>> Begin

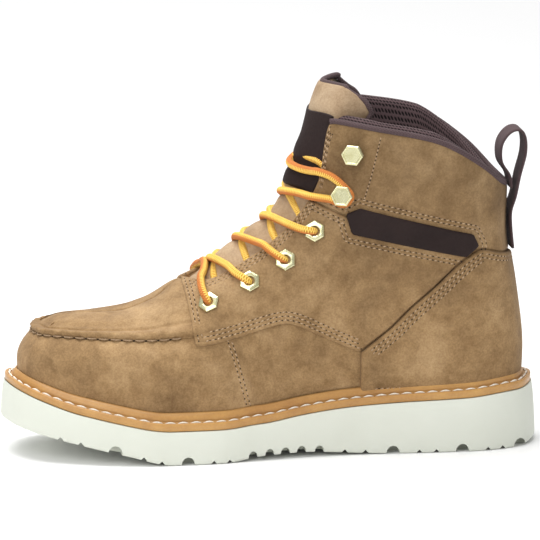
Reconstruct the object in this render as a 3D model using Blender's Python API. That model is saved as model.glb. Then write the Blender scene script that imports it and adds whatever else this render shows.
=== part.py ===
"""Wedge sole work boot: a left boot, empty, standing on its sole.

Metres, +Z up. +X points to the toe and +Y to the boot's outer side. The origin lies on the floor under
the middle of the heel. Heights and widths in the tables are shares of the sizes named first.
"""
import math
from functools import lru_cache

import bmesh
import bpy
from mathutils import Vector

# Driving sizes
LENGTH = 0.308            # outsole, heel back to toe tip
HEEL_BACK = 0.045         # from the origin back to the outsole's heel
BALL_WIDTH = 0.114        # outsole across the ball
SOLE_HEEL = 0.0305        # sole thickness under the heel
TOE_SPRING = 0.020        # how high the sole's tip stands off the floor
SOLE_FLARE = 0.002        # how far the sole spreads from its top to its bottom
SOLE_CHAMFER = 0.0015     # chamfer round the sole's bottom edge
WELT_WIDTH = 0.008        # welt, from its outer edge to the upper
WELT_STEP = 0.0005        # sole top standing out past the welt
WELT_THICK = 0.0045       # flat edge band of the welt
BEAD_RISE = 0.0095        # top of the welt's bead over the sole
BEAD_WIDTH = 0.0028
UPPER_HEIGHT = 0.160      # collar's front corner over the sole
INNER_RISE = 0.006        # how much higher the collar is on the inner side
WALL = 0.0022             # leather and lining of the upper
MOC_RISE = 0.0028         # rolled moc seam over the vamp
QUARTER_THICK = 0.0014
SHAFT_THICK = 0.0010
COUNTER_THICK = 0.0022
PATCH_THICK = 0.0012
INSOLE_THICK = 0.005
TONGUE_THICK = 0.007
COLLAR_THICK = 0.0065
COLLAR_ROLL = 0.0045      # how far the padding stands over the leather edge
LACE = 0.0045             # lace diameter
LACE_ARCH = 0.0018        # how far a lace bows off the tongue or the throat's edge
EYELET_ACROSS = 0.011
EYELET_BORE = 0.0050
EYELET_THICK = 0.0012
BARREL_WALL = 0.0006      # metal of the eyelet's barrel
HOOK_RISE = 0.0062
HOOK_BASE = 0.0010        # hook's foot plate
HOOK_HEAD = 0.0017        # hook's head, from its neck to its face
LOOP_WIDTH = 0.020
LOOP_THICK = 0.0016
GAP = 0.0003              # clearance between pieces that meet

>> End

What is expected:
Repeat exactly, please, each line from the beginning of the data through the line with "from mathutils import Vector" in it, and only those lines.

Response to this exercise:
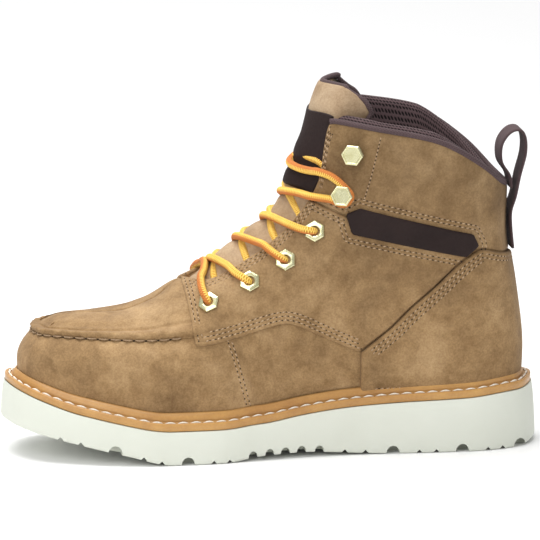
Reconstruct the object in this render as a 3D model using Blender's Python API. That model is saved as model.glb. Then write the Blender scene script that imports it and adds whatever else this render shows.
=== part.py ===
"""Wedge sole work boot: a left boot, empty, standing on its sole.

Metres, +Z up. +X points to the toe and +Y to the boot's outer side. The origin lies on the floor under
the middle of the heel. Heights and widths in the tables are shares of the sizes named first.
"""
import math
from functools import lru_cache

import bmesh
import bpy
from mathutils import Vector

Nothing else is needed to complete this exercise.